Üniversiteler katılım giderek azalıyor. Bu gidişle azalış daha da artacak ve dip noktasını bulacağa
benziyor.
Bu azalışın çeşitli nedenlerinin olduğunu kabul etmek gerekir.
En önemlilerinin başında ekonomik sıkıntı geliyor.
Bu nedenle de öğrencilerin önemli bir bölümü, eğitimlerini yarıda bırakarak ailelerinin aynına
dönmek zorunda kalıyorlar.
Üniversitede okuyan ve mezun olarak hayata atılanlar ise iş bulmada çok zorlanıyorlar.

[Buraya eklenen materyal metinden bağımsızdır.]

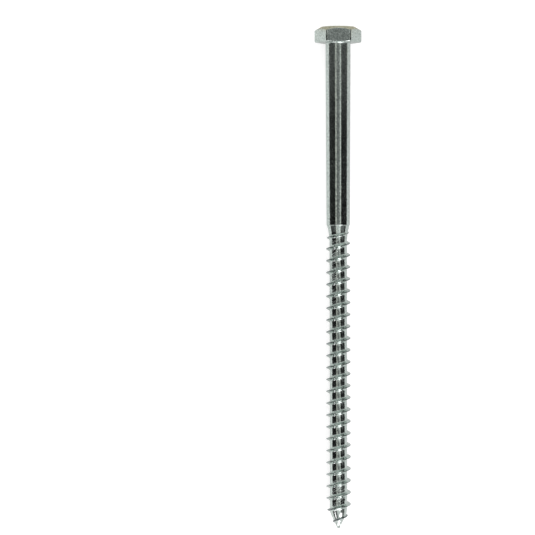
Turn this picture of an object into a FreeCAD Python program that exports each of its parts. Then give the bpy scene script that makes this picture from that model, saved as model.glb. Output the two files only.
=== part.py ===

İşsiz mezun üniversiteli sayısındaki artış, giderek önemsenen bir sayıysa ulaşıyor dersek abartmış
olmayız sanırım.
Üniversitelere gelinceye kadar da oldukça meşakkatli bir yoldan geçmek gerekiyor.
Özel okullar ile devlet okulları arasındaki fark giderek açılıyor.
Ancak özel okullara giriş de kolay olmuyor. Bunun için kucak dolusu paraya gereksinim oluyor.
Bu nedenle de daha başlangıçtan zorluklar başlıyor.
2024 yılında yüksekokullara başvuru sayısında önemli bir düşüşün olduğu görülmektedir.
Bu düşüşten sonra da üniversiteden çeşitli nedenlerle ayrılışlar başlıyor.
Tabiki bu ayrılışların başında da ekonomik sebepler ilk sırada yer alıyor.
Bu nedeleri göz önünde bulundurarak gereken önlemleri almak zorunda olduğumuzu gözden uzak
tutmamalıyız.
Aklımıza estiği gibi yüksekokul açmak doğru bir haraket değildir.
Branşlarına göre dekanı bulunmayan üniversite var.
Yine, branşlarına uygun hocası olmayan üniversite var.
Müstakil bir yerleşkesi olmayan üniversite ve yüksekokul var.
Var, var, var.
Bunları çoğaltmak mümkündür.
Önümüze gelen yerde üniversite, yüksekokul açmak yerine, önce alt yapıyı hazırlayıp sonra
eğitime başlama yoluna seçmek daha doğru, daha sağlıklı olmaz mı?
Ama ne yazık ki yapılmıyor, yapılamıyor.
Böyle olunca da yakınmalar başlıyor.
Geçtiğimiz yılda da öğrenci sayısında önemli bir düşüşün olduğunu üzülerek görüyoruz.
İşsiz yüksek öğretim mezunu sayısında önemli bir artış olduğu izlenmektedir.
Tüm bunları göz önünde bulundurarak gereken tedbirleri vakit geçirmeden alırsak gelecek günlerin
aydınlık olacağını söyleyebiliriz.
Çağdaş bir dünya için, çağdaş bir eğitimin şart olduğunu unutmamak gerek.
Çağdaş bir eğitim için ise her türlü alt yapının hazırlanmasının zorunlu olduğunu bilmek ve ona
göre gereken adımları atmak gerekir.
Eğer önümüze gelen yerde yüksek okul açarsak,
Dekanı olmayan okulu devreye sokarsak,
Hazır olmayan okulun açılışını yaparsak,
Üniversite, yüksekokul öğrenci sayımız giderek azalacaktır.
İşsiz yüksek öğretim mezunu sayısının azalmasını istiyorsak, gerekeni yapmalı, gereken adımları
atmalı ve önüne gelen yerde üniversite açmamalıyız.